Müslümanların zayıflaması, gerilemesi İslam dinine halel getirmez. Allah’ın hükmü her daim galip olandır. Müslümanların zafer kazanması, yenilgi alması da yine Allah’ın takdir ve dilemesiyle gerçekleşmektedir.

İslam’ın siyasalı, siyasalı olmayanı olmaz. İslam, İslam’dır. Bir bütündür ve parçalanamaz. Hükümleri değiştirilemez.

Vahiy kesildiğine göre İslam dininin temel ilkeleri ve sabiteleri kıyamete dek devam edecektir. Elbette günün şartlarına göre bazı uygulama ve içtihatlar farklı olabilir.

Örneğin, camilerin yapı malzemesi, mimarisi bulunduğu iklim, coğrafya ve günün şartlarına göre değişkenlik gösterebilir. Ama cami, Müslümanların toplanma ve ibadet mekanıdır.

Tesettür farzdır, ama elbiselerin modeli, kumaşı, rengi vs. günün şartlarına göre değişkenlik gösterebilir. Ama bu değişkenlik tesettürün özünü değiştiremez.

Allah Teâlâ, dinini sahipsiz bırakmamış ve bırakmayacaktır. Ama bir cemaat ama bir devlet ama devasa bir imparatorluğun eliyle de olsa dinini destekler.

Müslümanların son bir asırdır askeri ve siyasi manada zayıflaması, İslam coğrafyasının düşmanları tarafından işgali, Kudüs ve Gazze’nin Siyonist işgalciler tarafından işgali ve soykırımı; İslam’ın bittiği, günümüzün şartlarına hitap etmediği tezi düşmanlar tarafından dile getirilmektedir.

Bu durumun olması, sünnetullahın bir gereğidir. Allah Teâlâ, bu durumu şöyle buyurmaktadır…

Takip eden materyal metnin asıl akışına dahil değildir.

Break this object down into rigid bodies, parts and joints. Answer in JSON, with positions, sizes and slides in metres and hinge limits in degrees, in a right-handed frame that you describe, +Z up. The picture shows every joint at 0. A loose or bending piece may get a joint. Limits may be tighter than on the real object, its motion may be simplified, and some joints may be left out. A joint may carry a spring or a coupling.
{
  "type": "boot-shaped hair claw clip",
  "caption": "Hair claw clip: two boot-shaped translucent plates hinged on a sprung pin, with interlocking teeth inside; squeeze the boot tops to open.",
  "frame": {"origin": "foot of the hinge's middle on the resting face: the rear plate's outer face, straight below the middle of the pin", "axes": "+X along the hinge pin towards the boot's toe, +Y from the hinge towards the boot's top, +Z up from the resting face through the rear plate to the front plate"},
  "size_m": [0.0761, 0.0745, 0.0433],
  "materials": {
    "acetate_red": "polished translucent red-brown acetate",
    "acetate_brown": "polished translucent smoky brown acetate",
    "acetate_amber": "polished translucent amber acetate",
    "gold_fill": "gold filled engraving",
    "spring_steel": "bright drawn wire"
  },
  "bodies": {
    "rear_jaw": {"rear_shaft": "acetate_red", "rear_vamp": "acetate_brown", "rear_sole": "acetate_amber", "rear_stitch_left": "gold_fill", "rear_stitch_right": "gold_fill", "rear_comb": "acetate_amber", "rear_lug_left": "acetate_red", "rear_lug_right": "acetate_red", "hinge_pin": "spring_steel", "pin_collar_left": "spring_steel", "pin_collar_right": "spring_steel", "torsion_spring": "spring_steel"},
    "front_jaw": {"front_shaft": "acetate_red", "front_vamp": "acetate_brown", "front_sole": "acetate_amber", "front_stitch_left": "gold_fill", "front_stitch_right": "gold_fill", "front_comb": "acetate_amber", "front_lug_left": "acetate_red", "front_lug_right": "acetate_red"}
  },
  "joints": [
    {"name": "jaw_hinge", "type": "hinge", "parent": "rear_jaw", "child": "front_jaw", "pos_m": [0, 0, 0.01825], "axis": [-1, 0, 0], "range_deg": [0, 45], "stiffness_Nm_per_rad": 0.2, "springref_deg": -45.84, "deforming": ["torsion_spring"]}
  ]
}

‘İşte bu günler (öyle günlerdir) ki, onları insanlar arasında evirir çeviririz. Tâ ki Allah, îmân edenleri ortaya çıkarsın ve içinizden (bu uğurda can veren) şehitler (ve yaptıklarınıza şahitler) edinsin! Çünkü Allah, zâlimleri sevmez.’( Âl-i İmran 140. Ayet)

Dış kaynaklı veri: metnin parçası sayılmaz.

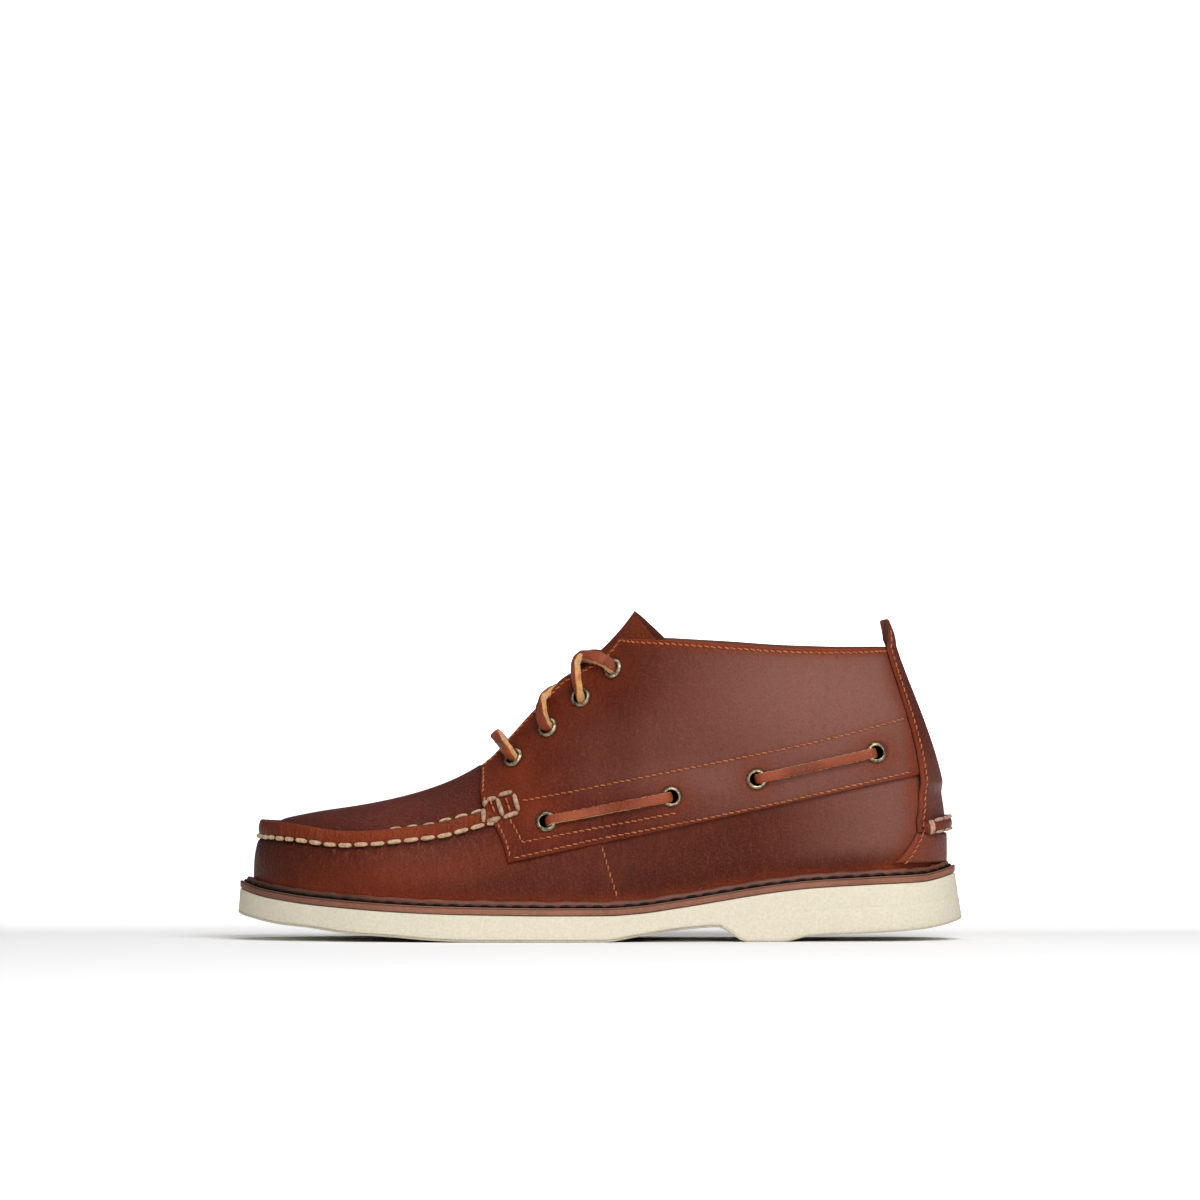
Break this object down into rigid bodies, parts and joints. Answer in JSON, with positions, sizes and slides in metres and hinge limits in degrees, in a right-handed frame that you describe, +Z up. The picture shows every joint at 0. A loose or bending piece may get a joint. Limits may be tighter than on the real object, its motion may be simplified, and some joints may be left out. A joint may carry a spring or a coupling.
{
  "type": "moc-toe chukka boot",
  "caption": "Left ankle-high lace-up boot in red-brown leather with a moccasin toe, side laces through brass eyelets and a cream sole.",
  "frame": {"origin": "on the floor, under the middle of the sole's bounding box", "axes": "+X along the boot towards the heel, +Y towards the inner (medial) side, +Z up"},
  "size_m": [0.3, 0.1087, 0.1371],
  "materials": {
    "leather": "waxed, satin",
    "sole_foam": "matt",
    "welt_leather": "matt",
    "footbed": "matt",
    "lace": "satin",
    "brass": "antique, satin"
  },
  "bodies": {
    "root": {"back_strip": "leather", "facing_eyelet_lateral_1": "brass", "facing_eyelet_lateral_2": "brass", "facing_eyelet_lateral_3": "brass", "facing_eyelet_lateral_4": "brass", "facing_eyelet_medial_1": "brass", "facing_eyelet_medial_2": "brass", "facing_eyelet_medial_3": "brass", "facing_eyelet_medial_4": "brass", "heel_counter": "leather", "heel_roll": "leather", "insole": "footbed", "lace_bar": "lace", "lace_cross_lower": "lace", "lace_cross_upper": "lace", "midsole": "welt_leather", "outsole": "sole_foam", "quarter_lateral": "leather", "quarter_medial": "leather", "side_eyelet_lateral_1": "brass", "side_eyelet_lateral_2": "brass", "side_eyelet_lateral_3": "brass", "side_eyelet_lateral_4": "brass", "side_eyelet_medial_1": "brass", "side_eyelet_medial_2": "brass", "side_eyelet_medial_3": "brass", "side_eyelet_medial_4": "brass", "side_lace_front_lateral": "lace", "side_lace_front_medial": "lace", "side_lace_rear_lateral": "lace", "side_lace_rear_medial": "lace", "tongue": "leather", "upper": "leather", "welt": "welt_leather"}
  },
  "joints": []
}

Bu ayet çerçevesinde Müslümanlar maddi noktada zayıflar, geriler, zafer kazanır, aralarında Peygamberler olmasına rağmen mağlubiyetler de alır…

Hakk-batıl, iman-küfür, zalim ve mazlum arasında kıyamete dek mücadele devem edecek… Bu mücadelede de galibiyetler olabileceği gibi mağlubiyetler de olacaktır.

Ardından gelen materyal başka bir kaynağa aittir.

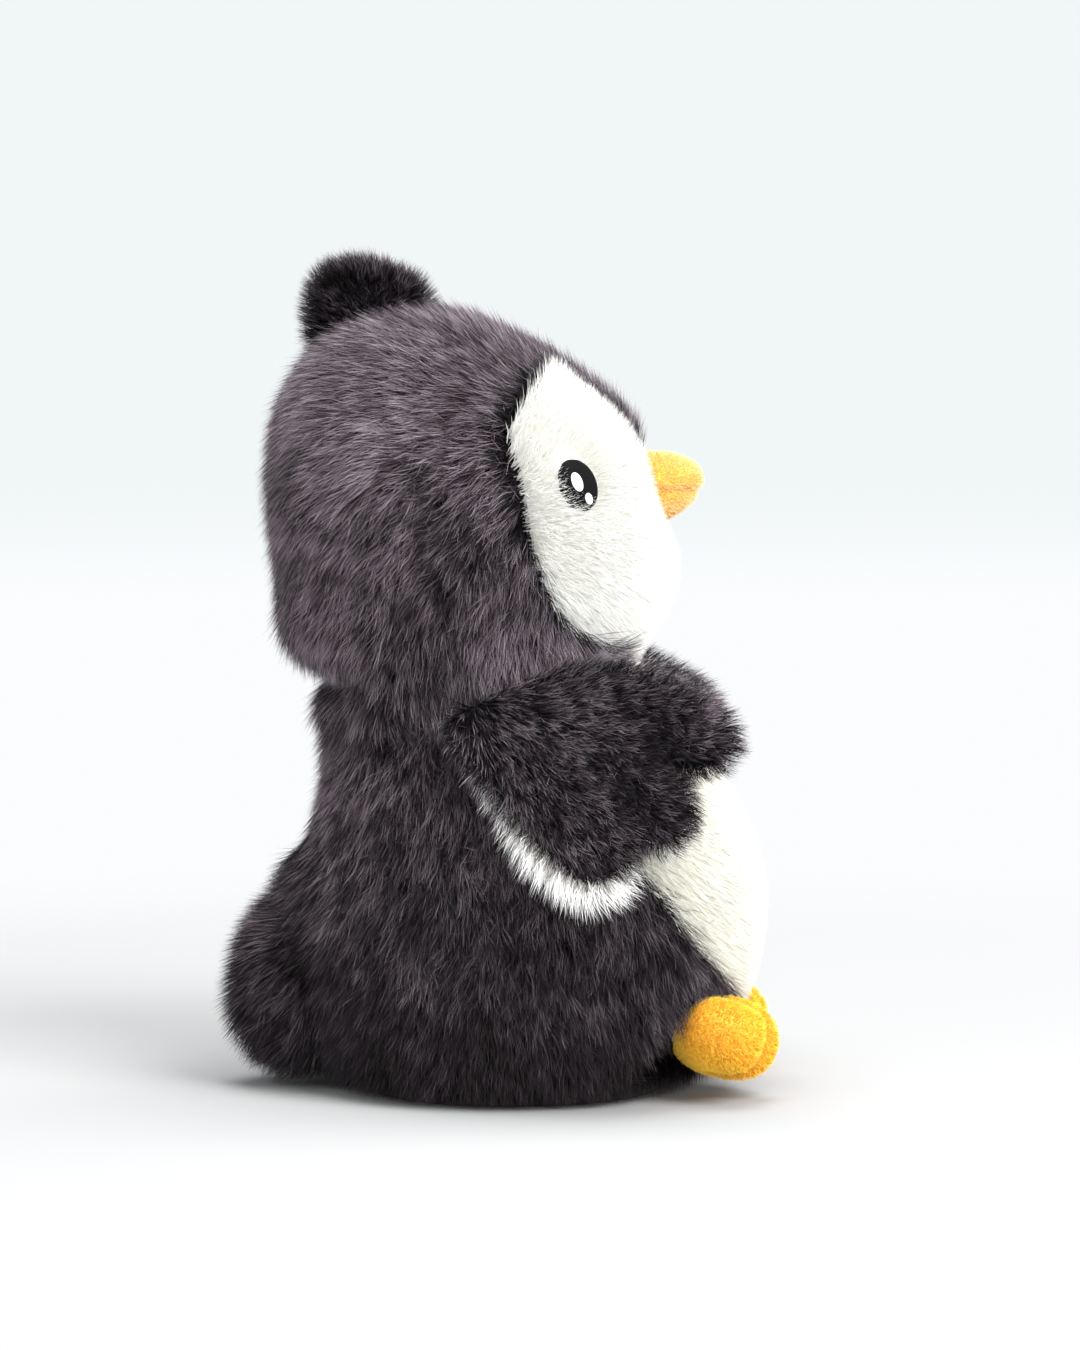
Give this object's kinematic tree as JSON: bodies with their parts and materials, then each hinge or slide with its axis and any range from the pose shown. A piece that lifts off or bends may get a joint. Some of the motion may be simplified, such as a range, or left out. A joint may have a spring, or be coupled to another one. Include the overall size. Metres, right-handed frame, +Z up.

Ama Müslümanlar mücadeleyi bırakmadı ve bırakmayacaktır. Bu mücadele ruhunu İslam’dan almaktalar.

Mısır, Irak, Sudan, Tunus, Fas, Afganistan, Filistin, Lübnan, İran ve ümmet coğrafyasının bütün noktalarında Müslümanlar zulüm ve tuğyana karşı direnmekteler.

Afganistan’daki ABD’nin 20 yıllık işgal sonucunda hedeflerine ulaşamaması ve kaçmak zorunda kalması İslam’ın direnen ruhunun varlığıdır.

Gazze’de Siyonistlerin sınır tanımaz vahşet ve gücüne rağmen direnen mücahitler, İslam’ın ete kemiğe bürünmüş mücessem halidir.

Dünyanın dört bir tarafından Müslümanların büyük zorlukları aşarak Kâbe’ye akın akın gelmesi İslam’ın gücüdür.

Kar kış demeden bir mecburiyet olmadan milyonlarca Müslümanın camilere koşması, Ramazanda bir ay boyunca aç kalması İslam dininin yaptırım gücünü göstermektedir.

Emperyalistlerin bütün plan ve projelerinin Müslümanları hedef alması, İslam’ın ne kadar güçlü, diri ve fikren insanlara umut verdiğinin göstergesidir.